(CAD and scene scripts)
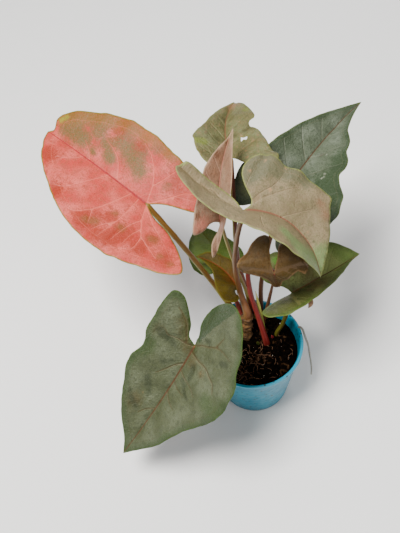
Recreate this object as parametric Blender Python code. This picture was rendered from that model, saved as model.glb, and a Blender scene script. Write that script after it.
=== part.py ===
"""A young pink syngonium in a small blue nursery pot.

Run it with: blender --background --python part.py
Units are metres, +Z is up, and the origin is the centre of the pot's underside.
The plant tables below are in millimetres and degrees.
"""
import math

import bmesh
import bpy
import numpy as np
from mathutils import Vector
from mathutils.geometry import delaunay_2d_cdt

MM = 0.001
GAP = 0.3            # clearance between two pieces that touch, mm
SHARP_ANGLE = 50     # degrees, above which an edge is shaded sharp

# The pot, mm
POT_HEIGHT = 48.0
POT_LIP_R = 28.0
POT_TOP_R = 27.0     # outside of the wall, under the lip
POT_BASE_R = 19.5
POT_WALL = 0.8
POT_FLOOR = 1.4
LIP_HEIGHT = 1.6
POT_SIDES = 48
POT_COLOUR = (0.02, 0.30, 0.42)
DRAIN_COUNT = 4
DRAIN_R = 2.2
DRAIN_CIRCLE_R = 11.5
DRAIN_SIDES = 16

# The soil, mm
SOIL_TOP = 40.0
SOIL_ROUGHNESS = 0.5
SOIL_RINGS = 6
SOIL_BEVEL = 1.2     # the root ball's lower edge
SOIL_COLOUR = (0.03, 0.02, 0.015)
STEM_DEPTH = 6.0     # how far the stems reach down into the soil

# The blades, mm
BLADE_THICKNESS = 0.7
BLADE_STEP = 4.6     # spacing of the blades' points
INNER_SPACING = 0.62  # how near an inner point comes to the margin or midrib, in steps
PETIOLE_SIDES = 8
PETIOLE_STEP = 6.0
FLARE = 5            # how soon a petiole slims above its foot
SEAT_FORWARD = 1.4   # how far ahead of its joint a petiole ends under the blade
SEAT_APPROACH = 3.5  # length of a petiole's last, straight stretch

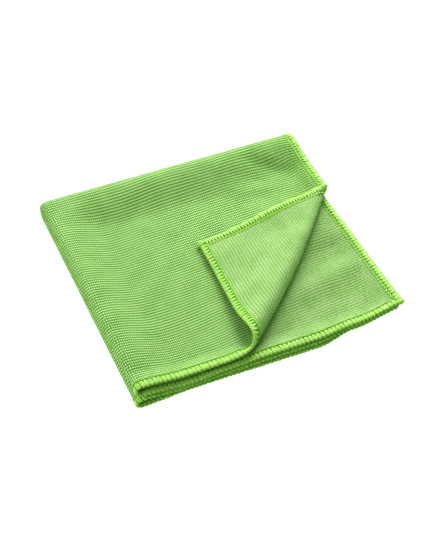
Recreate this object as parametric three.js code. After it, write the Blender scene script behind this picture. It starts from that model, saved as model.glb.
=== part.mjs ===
import * as THREE from 'three';

// A square microfibre cloth folded twice into a quarter, with the free corner of its top layer
// turned back. Millimetres, +Z up. The cloth lies on z = 0, its outline centred on x = y = 0.
// Along the flat cloth, u and v run from the two creases at u = 0 and v = 0. Where both are above
// zero is the top layer. The second has u below zero, the third both, and the lowest v below zero.

const cutSide = 400;              // side of the flat square
const halfSide = cutSide / 2;
const fieldThick = 1.6;           // knitted cloth
const hemThick = 2.4;             // cloth with the overlocked edging round it
const lipThick = 1.8;             // rounded outer edge of the hem
const hemWidth = 6.2;
const lipWidth = 2;
const hemStep = 1.4;              // the hem falls to the bare cloth over this width
const layerGap = 0.7;             // air between two layers
const hemGap = 1.3;               // air between two hems

const leftCentreX = -95.5;        // left folds: centre line and reach of the round
const leftReach = { upper: 4.6, lower: 5.1 };
const leftQuarter = 6.3;          // cloth used by a quarter turn of a left fold
const backCentreY = 90;           // back fold: centre line, and reach of its outer and inner layers
const backReach = { outer: 8.6, innerAtLeft: 4 };
const backQuarter = 12.7;         // cloth used by a quarter turn of the back fold

const leftPuff = { back: 4.3, front: 2.7 };   // extra height that keeps each left fold open
const leftPuffWidth = 31;
const backPuff = 8.1;             // extra height that keeps the back fold open
const backPuffWidth = 34;
const backPuffAtHem = 0.4;        // share of it where the hems take up the height
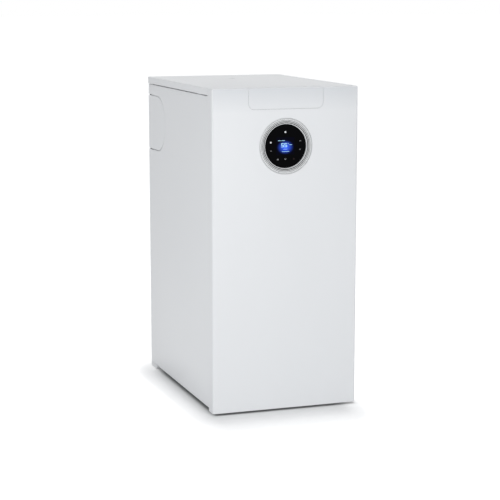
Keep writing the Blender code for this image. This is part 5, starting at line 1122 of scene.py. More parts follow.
# Rear panel with its outlets
rearWall = {"halfWidth": 0.1945, "low": 0.03, "high": 0.828, "front": 0.2973, "back": 0.2985}
outlets = ((0, 0.722, 0.0633), (0.085, 0.59, 0.0148), (-0.085, 0.17, 0.0148), (0.08, 0.11, 0.0118),
           (0, 0.075, 0.0118), (0.16, 0.6, 0.0108))


def makeRearPanel():
    half, face = rearWall["halfWidth"], rearWall["front"]
    sheet = addBox("rearWallSheet", (-half, face, rearWall["low"]), (half, rearWall["back"], rearWall["high"]))
    holes = [roundBar("hole", (x, 0.29, z), plusY, radius, 0.02, 64) for x, z, radius in outlets]
    for x in (-0.12, -0.06, 0.0, 0.06, 0.12):
        for z in (0.44, 0.455, 0.47):
            slot = addBox("slot", (x - 0.02, 0.29, z - 0.0025), (x + 0.02, 0.305, z + 0.0025))
            holes.append(bevelSome(slot, runsAlong(1), 0.0024, 4))
    carve(sheet, *holes)
    beads = []
    for z in (0.25, 0.34, 0.52):
        corner = (-0.15, face - 0.001, z - 0.006)
        beads.append(softBox("bead", corner, (0.15, face + 0.0002, z + 0.006), 0.0008, 3))
    collars = []
    for x, z, radius in outlets[1:]:
        collars.append(tubeBar("collar", (x, face + 0.0008, z), minusY, radius + 0.0022, radius, 0.0018, 48))
    return welded(sheet, *beads, *collars)


def makeRearScrews():
    first = panScrew("rearScrews", (-0.187, rearWall["back"] - 0.0007, 0.06), plusY, 0.0038)
    shifts = [(0, 0, step * 0.182) for step in range(1, 5)]
    shifts += [(0.374, 0, step * 0.182) for step in range(5)]
    return spread(first, "rearScrew", shifts)


dress(makeRearPanel(), "zincSheet", "rear_panel")
dress(makeRearScrews(), "brushedSteel")
print("rear panel")


# Service recess and mains switch
recess = {
    "halfWidth": 0.096, "front": -0.29575, "rear": -0.22825, "low": 0.7863, "high": 0.8378, "wall": 0.002,
    "switchX": -0.055, "switchZ": 0.81205, "rockerWidth": 0.018, "rockerHeight": 0.026, "tilt": 8.0,
}


def switchHole(name, start, end):
    x, z = recess["switchX"], recess["switchZ"]
    wide, tall = recess["rockerWidth"] / 2 + 0.0003, recess["rockerHeight"] / 2 + 0.0003
    return addBox(name, (x - wide, start, z - tall), (x + wide, end, z + tall))


def makeRecess():
    half, low, front, rear = [recess[key] for key in ("halfWidth", "low", "front", "rear")]
    pocket = addBox("serviceBin", (-half, front, low), (half, rear, recess["high"]))
    dropFaces(pocket, lambda face: face.normal.z > 0.9 or face.normal.y < -0.9)
    bevelSome(pocket, lambda edge: len(edge.link_faces) == 2, 0.003, 3)
    thicken(pocket, recess["wall"])
    carve(pocket, switchHole("window", rear - 0.004, rear + 0.004))
    ribs = []
    for number in range(9):
        spot = -0.02 + number * 0.0125
        ribs.append(softBox(
            "rib", (spot - 0.0008, front + 0.006, low + recess["wall"] - 0.0003),
            (spot + 0.0008, rear - 0.008, low + recess["wall"] + 0.0007), 0.0003, 2,
        ))
    lip = softBox("lip", (0.002 - half, front, low), (half - 0.002, front + 0.0016, low + 0.0045), 0.0004, 2)
    return welded(pocket, *ribs, lip)


def makeSwitchBody():
    x, z, face = recess["switchX"], recess["switchZ"], recess["rear"] + 0.0003
    corner = (x - 0.013, face, z - 0.017)
    body = softBox("switchHousing", corner, (x + 0.013, face + 0.022, z + 0.017), 0.0009, 3)
    return tidyMesh(carve(body, switchHole("room", face - 0.01, face + 0.0105)), 30)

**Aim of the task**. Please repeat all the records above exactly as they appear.

**Answer below**.
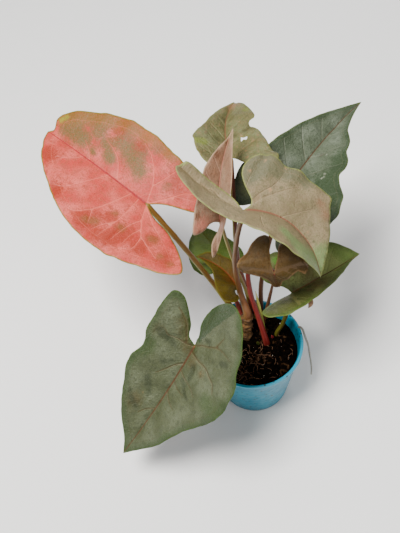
Recreate this object as parametric Blender Python code. This picture was rendered from that model, saved as model.glb, and a Blender scene script. Write that script after it.
=== part.py ===
"""A young pink syngonium in a small blue nursery pot.

Run it with: blender --background --python part.py
Units are metres, +Z is up, and the origin is the centre of the pot's underside.
The plant tables below are in millimetres and degrees.
"""
import math

import bmesh
import bpy
import numpy as np
from mathutils import Vector
from mathutils.geometry import delaunay_2d_cdt

MM = 0.001
GAP = 0.3            # clearance between two pieces that touch, mm
SHARP_ANGLE = 50     # degrees, above which an edge is shaded sharp

# The pot, mm
POT_HEIGHT = 48.0
POT_LIP_R = 28.0
POT_TOP_R = 27.0     # outside of the wall, under the lip
POT_BASE_R = 19.5
POT_WALL = 0.8
POT_FLOOR = 1.4
LIP_HEIGHT = 1.6
POT_SIDES = 48
POT_COLOUR = (0.02, 0.30, 0.42)
DRAIN_COUNT = 4
DRAIN_R = 2.2
DRAIN_CIRCLE_R = 11.5
DRAIN_SIDES = 16

# The soil, mm
SOIL_TOP = 40.0
SOIL_ROUGHNESS = 0.5
SOIL_RINGS = 6
SOIL_BEVEL = 1.2     # the root ball's lower edge
SOIL_COLOUR = (0.03, 0.02, 0.015)
STEM_DEPTH = 6.0     # how far the stems reach down into the soil

# The blades, mm
BLADE_THICKNESS = 0.7
BLADE_STEP = 4.6     # spacing of the blades' points
INNER_SPACING = 0.62  # how near an inner point comes to the margin or midrib, in steps
PETIOLE_SIDES = 8
PETIOLE_STEP = 6.0
FLARE = 5            # how soon a petiole slims above its foot
SEAT_FORWARD = 1.4   # how far ahead of its joint a petiole ends under the blade
SEAT_APPROACH = 3.5  # length of a petiole's last, straight stretch

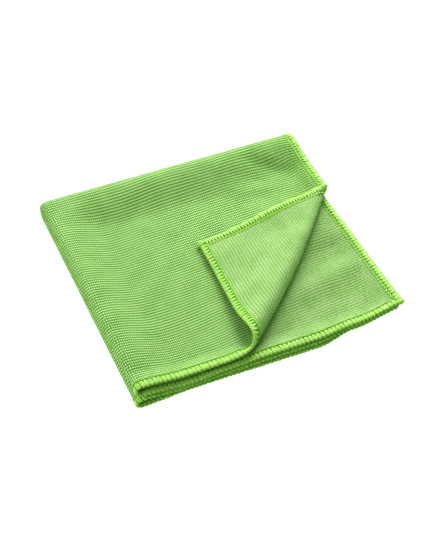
Recreate this object as parametric three.js code. After it, write the Blender scene script behind this picture. It starts from that model, saved as model.glb.
=== part.mjs ===
import * as THREE from 'three';

// A square microfibre cloth folded twice into a quarter, with the free corner of its top layer
// turned back. Millimetres, +Z up. The cloth lies on z = 0, its outline centred on x = y = 0.
// Along the flat cloth, u and v run from the two creases at u = 0 and v = 0. Where both are above
// zero is the top layer. The second has u below zero, the third both, and the lowest v below zero.

const cutSide = 400;              // side of the flat square
const halfSide = cutSide / 2;
const fieldThick = 1.6;           // knitted cloth
const hemThick = 2.4;             // cloth with the overlocked edging round it
const lipThick = 1.8;             // rounded outer edge of the hem
const hemWidth = 6.2;
const lipWidth = 2;
const hemStep = 1.4;              // the hem falls to the bare cloth over this width
const layerGap = 0.7;             // air between two layers
const hemGap = 1.3;               // air between two hems

const leftCentreX = -95.5;        // left folds: centre line and reach of the round
const leftReach = { upper: 4.6, lower: 5.1 };
const leftQuarter = 6.3;          // cloth used by a quarter turn of a left fold
const backCentreY = 90;           // back fold: centre line, and reach of its outer and inner layers
const backReach = { outer: 8.6, innerAtLeft: 4 };
const backQuarter = 12.7;         // cloth used by a quarter turn of the back fold

const leftPuff = { back: 4.3, front: 2.7 };   // extra height that keeps each left fold open
const leftPuffWidth = 31;
const backPuff = 8.1;             // extra height that keeps the back fold open
const backPuffWidth = 34;
const backPuffAtHem = 0.4;        // share of it where the hems take up the height
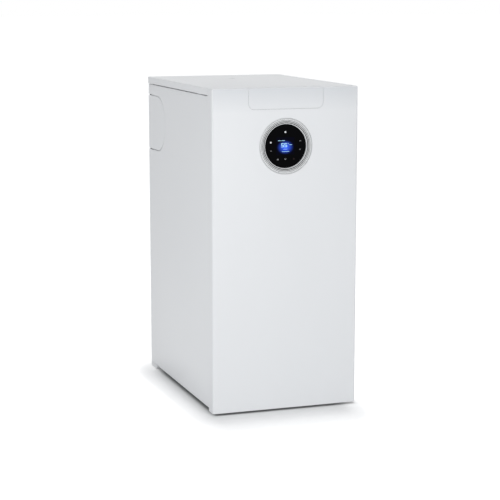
Keep writing the Blender code for this image. This is part 5, starting at line 1122 of scene.py. More parts follow.
# Rear panel with its outlets
rearWall = {"halfWidth": 0.1945, "low": 0.03, "high": 0.828, "front": 0.2973, "back": 0.2985}
outlets = ((0, 0.722, 0.0633), (0.085, 0.59, 0.0148), (-0.085, 0.17, 0.0148), (0.08, 0.11, 0.0118),
           (0, 0.075, 0.0118), (0.16, 0.6, 0.0108))


def makeRearPanel():
    half, face = rearWall["halfWidth"], rearWall["front"]
    sheet = addBox("rearWallSheet", (-half, face, rearWall["low"]), (half, rearWall["back"], rearWall["high"]))
    holes = [roundBar("hole", (x, 0.29, z), plusY, radius, 0.02, 64) for x, z, radius in outlets]
    for x in (-0.12, -0.06, 0.0, 0.06, 0.12):
        for z in (0.44, 0.455, 0.47):
            slot = addBox("slot", (x - 0.02, 0.29, z - 0.0025), (x + 0.02, 0.305, z + 0.0025))
            holes.append(bevelSome(slot, runsAlong(1), 0.0024, 4))
    carve(sheet, *holes)
    beads = []
    for z in (0.25, 0.34, 0.52):
        corner = (-0.15, face - 0.001, z - 0.006)
        beads.append(softBox("bead", corner, (0.15, face + 0.0002, z + 0.006), 0.0008, 3))
    collars = []
    for x, z, radius in outlets[1:]:
        collars.append(tubeBar("collar", (x, face + 0.0008, z), minusY, radius + 0.0022, radius, 0.0018, 48))
    return welded(sheet, *beads, *collars)


def makeRearScrews():
    first = panScrew("rearScrews", (-0.187, rearWall["back"] - 0.0007, 0.06), plusY, 0.0038)
    shifts = [(0, 0, step * 0.182) for step in range(1, 5)]
    shifts += [(0.374, 0, step * 0.182) for step in range(5)]
    return spread(first, "rearScrew", shifts)


dress(makeRearPanel(), "zincSheet", "rear_panel")
dress(makeRearScrews(), "brushedSteel")
print("rear panel")


# Service recess and mains switch
recess = {
    "halfWidth": 0.096, "front": -0.29575, "rear": -0.22825, "low": 0.7863, "high": 0.8378, "wall": 0.002,
    "switchX": -0.055, "switchZ": 0.81205, "rockerWidth": 0.018, "rockerHeight": 0.026, "tilt": 8.0,
}


def switchHole(name, start, end):
    x, z = recess["switchX"], recess["switchZ"]
    wide, tall = recess["rockerWidth"] / 2 + 0.0003, recess["rockerHeight"] / 2 + 0.0003
    return addBox(name, (x - wide, start, z - tall), (x + wide, end, z + tall))


def makeRecess():
    half, low, front, rear = [recess[key] for key in ("halfWidth", "low", "front", "rear")]
    pocket = addBox("serviceBin", (-half, front, low), (half, rear, recess["high"]))
    dropFaces(pocket, lambda face: face.normal.z > 0.9 or face.normal.y < -0.9)
    bevelSome(pocket, lambda edge: len(edge.link_faces) == 2, 0.003, 3)
    thicken(pocket, recess["wall"])
    carve(pocket, switchHole("window", rear - 0.004, rear + 0.004))
    ribs = []
    for number in range(9):
        spot = -0.02 + number * 0.0125
        ribs.append(softBox(
            "rib", (spot - 0.0008, front + 0.006, low + recess["wall"] - 0.0003),
            (spot + 0.0008, rear - 0.008, low + recess["wall"] + 0.0007), 0.0003, 2,
        ))
    lip = softBox("lip", (0.002 - half, front, low), (half - 0.002, front + 0.0016, low + 0.0045), 0.0004, 2)
    return welded(pocket, *ribs, lip)


def makeSwitchBody():
    x, z, face = recess["switchX"], recess["switchZ"], recess["rear"] + 0.0003
    corner = (x - 0.013, face, z - 0.017)
    body = softBox("switchHousing", corner, (x + 0.013, face + 0.022, z + 0.017), 0.0009, 3)
    return tidyMesh(carve(body, switchHole("room", face - 0.01, face + 0.0105)), 30)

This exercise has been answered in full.